▶ [DO THIS] Your task is to copy every line of this material exactly.

▶ [SOURCE DATA]
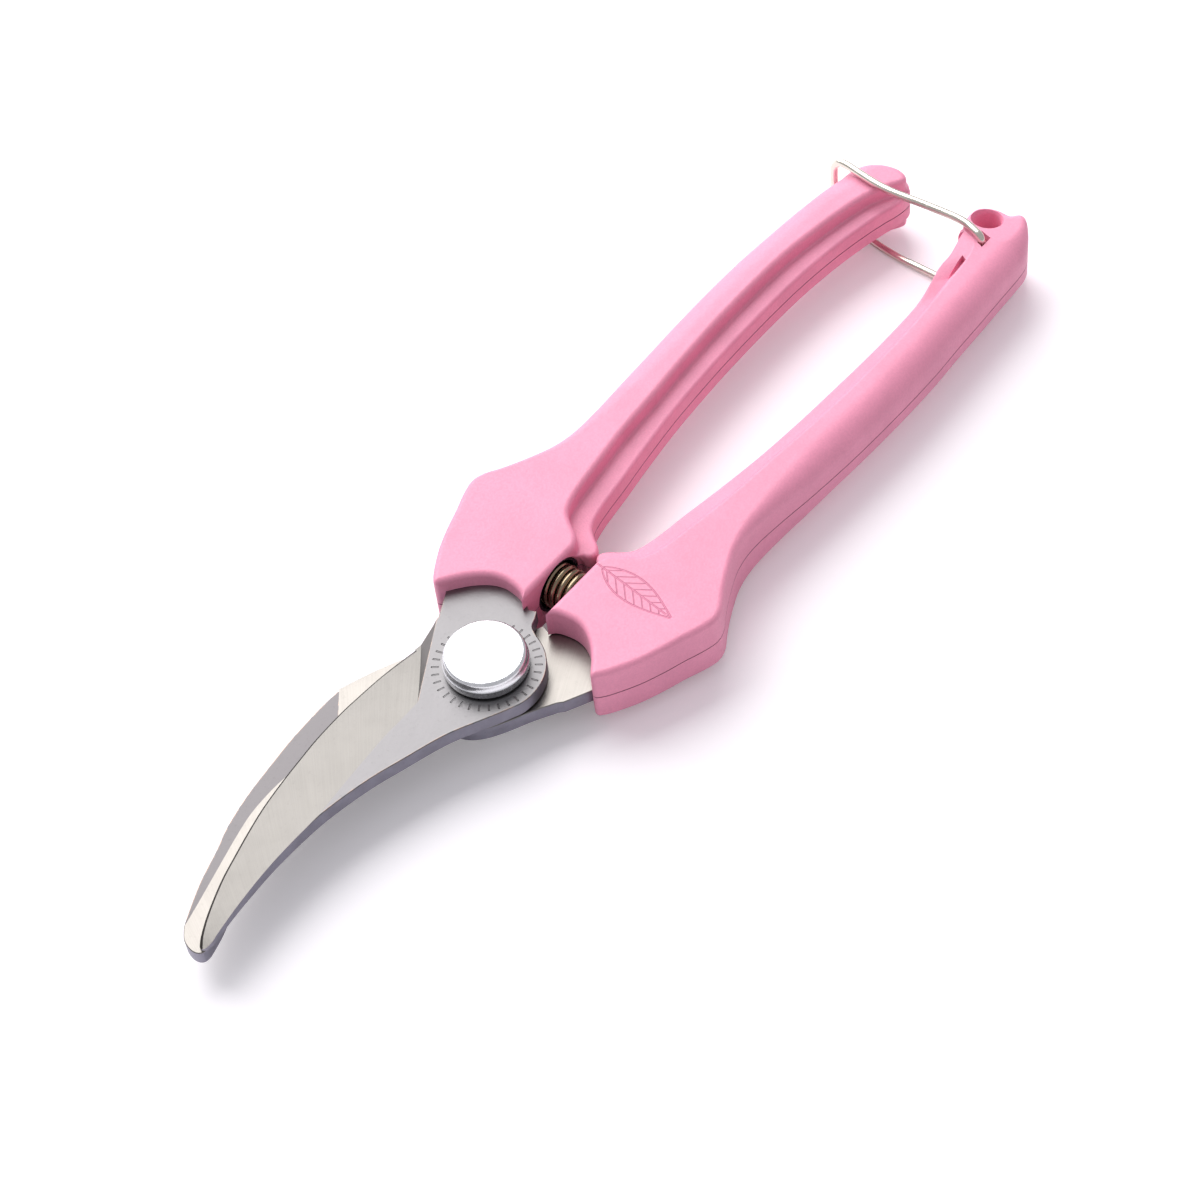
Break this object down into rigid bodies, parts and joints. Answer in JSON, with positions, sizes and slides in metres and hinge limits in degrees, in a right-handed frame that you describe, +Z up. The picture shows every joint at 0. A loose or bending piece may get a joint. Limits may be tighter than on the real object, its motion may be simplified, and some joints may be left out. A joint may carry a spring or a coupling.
{
  "type": "pruning_shears",
  "caption": "Bypass pruning shears with curved steel blades, pink moulded handles, a coil return spring and a wire catch.",
  "frame": {"origin": "middle of the bottom of the whole tool's box, lying flat, closed and latched", "axes": "+Y from the blades to the handle ends, +X towards the handle with the hang hole, +Z up through the pivot bolt's head"},
  "size_m": [0.0516, 0.1984, 0.0154],
  "materials": {
    "pink_plastic": "moulded with a fine grain",
    "forged_steel": "forged grey with a ground bevel",
    "counter_steel": "forged grey with a bright ground land",
    "zinc_plating": "bright plated and turned",
    "spring_steel": "dark drawn wire",
    "nickel_wire": "nickel plated wire",
    "black_plastic": "moulded",
    "pin_steel": "plain"
  },
  "bodies": {
    "counter_side": {"counter_blade": "counter_steel", "right_handle_upper_shell": "pink_plastic", "right_handle_lower_shell": "pink_plastic", "right_tang_pin_1": "pin_steel", "right_tang_pin_2": "pin_steel", "right_spring_seat": "black_plastic", "pivot_bolt": "zinc_plating", "pivot_washer": "zinc_plating", "pivot_nut": "zinc_plating", "return_spring": "spring_steel"},
    "cutting_side": {"cutting_blade": "forged_steel", "left_handle_upper_shell": "pink_plastic", "left_handle_lower_shell": "pink_plastic", "left_tang_pin_1": "pin_steel", "left_tang_pin_2": "pin_steel", "left_spring_seat": "black_plastic"},
    "catch": {"wire_catch": "nickel_wire"}
  },
  "joints": [
    {"name": "pivot_open", "type": "hinge", "parent": "counter_side", "child": "cutting_side", "pos_m": [0, -0.0327, 0.0077], "axis": [0, 0, 1], "range_deg": [0, 25], "deforming": ["return_spring"]},
    {"name": "catch_swing", "type": "hinge", "parent": "counter_side", "child": "catch", "pos_m": [0.0128, 0.089, 0.0077], "axis": [0, 0, -1], "range_deg": [0, 125]}
  ],
  "couplings": [
    {"joint": "catch_swing", "follows": "pivot_open", "ratio": 5}
  ]
}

▶ [SOLUTION FOR THIS EXERCISE]
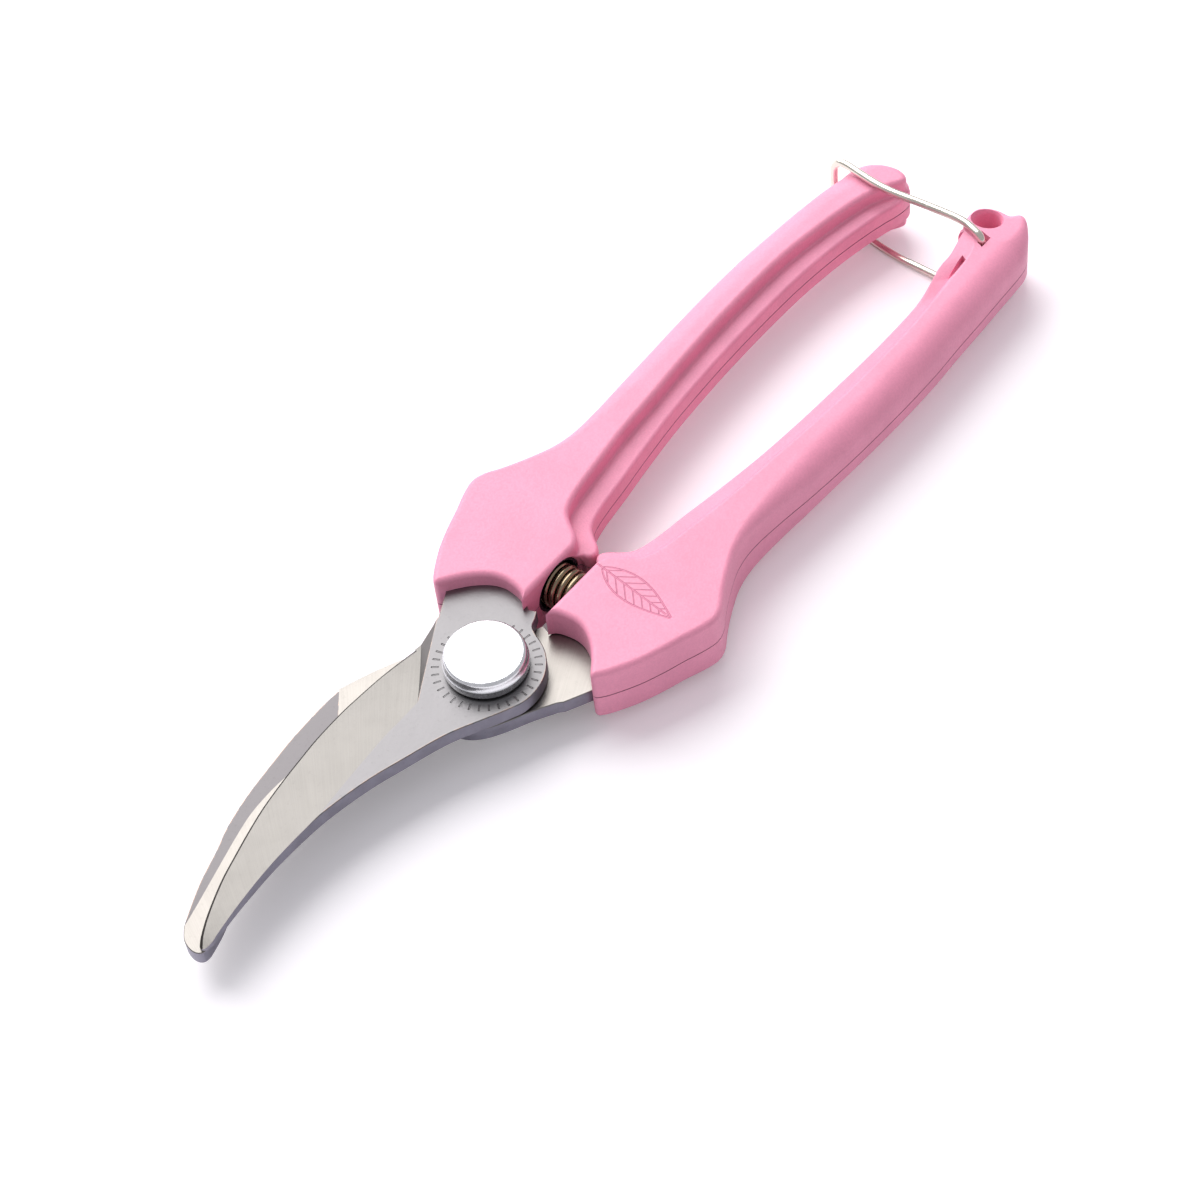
Break this object down into rigid bodies, parts and joints. Answer in JSON, with positions, sizes and slides in metres and hinge limits in degrees, in a right-handed frame that you describe, +Z up. The picture shows every joint at 0. A loose or bending piece may get a joint. Limits may be tighter than on the real object, its motion may be simplified, and some joints may be left out. A joint may carry a spring or a coupling.
{
  "type": "pruning_shears",
  "caption": "Bypass pruning shears with curved steel blades, pink moulded handles, a coil return spring and a wire catch.",
  "frame": {"origin": "middle of the bottom of the whole tool's box, lying flat, closed and latched", "axes": "+Y from the blades to the handle ends, +X towards the handle with the hang hole, +Z up through the pivot bolt's head"},
  "size_m": [0.0516, 0.1984, 0.0154],
  "materials": {
    "pink_plastic": "moulded with a fine grain",
    "forged_steel": "forged grey with a ground bevel",
    "counter_steel": "forged grey with a bright ground land",
    "zinc_plating": "bright plated and turned",
    "spring_steel": "dark drawn wire",
    "nickel_wire": "nickel plated wire",
    "black_plastic": "moulded",
    "pin_steel": "plain"
  },
  "bodies": {
    "counter_side": {"counter_blade": "counter_steel", "right_handle_upper_shell": "pink_plastic", "right_handle_lower_shell": "pink_plastic", "right_tang_pin_1": "pin_steel", "right_tang_pin_2": "pin_steel", "right_spring_seat": "black_plastic", "pivot_bolt": "zinc_plating", "pivot_washer": "zinc_plating", "pivot_nut": "zinc_plating", "return_spring": "spring_steel"},
    "cutting_side": {"cutting_blade": "forged_steel", "left_handle_upper_shell": "pink_plastic", "left_handle_lower_shell": "pink_plastic", "left_tang_pin_1": "pin_steel", "left_tang_pin_2": "pin_steel", "left_spring_seat": "black_plastic"},
    "catch": {"wire_catch": "nickel_wire"}
  },
  "joints": [
    {"name": "pivot_open", "type": "hinge", "parent": "counter_side", "child": "cutting_side", "pos_m": [0, -0.0327, 0.0077], "axis": [0, 0, 1], "range_deg": [0, 25], "deforming": ["return_spring"]},
    {"name": "catch_swing", "type": "hinge", "parent": "counter_side", "child": "catch", "pos_m": [0.0128, 0.089, 0.0077], "axis": [0, 0, -1], "range_deg": [0, 125]}
  ],
  "couplings": [
    {"joint": "catch_swing", "follows": "pivot_open", "ratio": 5}
  ]
}